The final issue for discussion involved a contribution of $200,000 by the limited liability company to a charitable foundation created by Mrs. Wilhite. Mr. Wilhite would unquestionably be considered a debtor at such time under the UFTA. The court determined that the contribution of $200,000 from the company to the foundation was a fraudulent transfer by Mr. Wilhite, as the equitable owner of the company. But then we get into some pretty interesting facts and analysis. The debtor argued that since he was deemed to only have a 72.4% interest in the foundation, only 72.4% of the $200,000 should be reachable by the government. However, at the time of the collection effort, the foundation’s bank account was $14,150. Under these circumstances how much is the government entitled to collect…72.4% of the $14,150 or 100% of the remaining balance. The court first clarified that at no time did Mr. Wilhite have an interest in the foundation; instead, he had an interest in the funds transferred to the foundation by the company. At the time the company transferred the funds to the foundation, Mr. Wilhite was deemed to have a 72.4% interest in the company. Accordingly, the government could reach that percentage of the original funds transferred.

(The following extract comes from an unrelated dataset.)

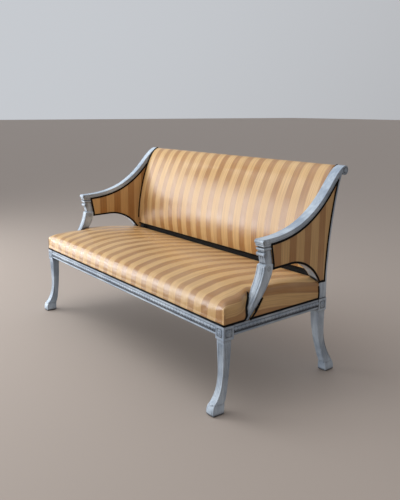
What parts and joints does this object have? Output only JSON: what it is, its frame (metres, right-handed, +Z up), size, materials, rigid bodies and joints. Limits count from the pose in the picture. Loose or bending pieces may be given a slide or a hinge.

The court then dismissed the debtor’s argument that since the funds came from the company and went directly to the foundation, the government had no right to access the funds since the government’s lien was solely with respect to the deemed membership interest of Mr. Wilhite and not the assets of the company. The court found that while that may be the normal analysis with regard to collection cases, this case was anything but normal. Here, the court decided that the $200,000 transferred to the foundation should be viewed as, first, a distribution to the members (72.4% to Mr. Wilhite and 27.6% to Mrs. Wilhite) and then a contribution by the Wilhites to the foundation of their respective shares. The court then discussed the selection of an appropriate equitable method for tracing money that has lost its separate identity. The court adopted the “lowest intermediate balance rule.” Applying this rule to the facts, the government was entitled to the entire remaining balance of $14,150.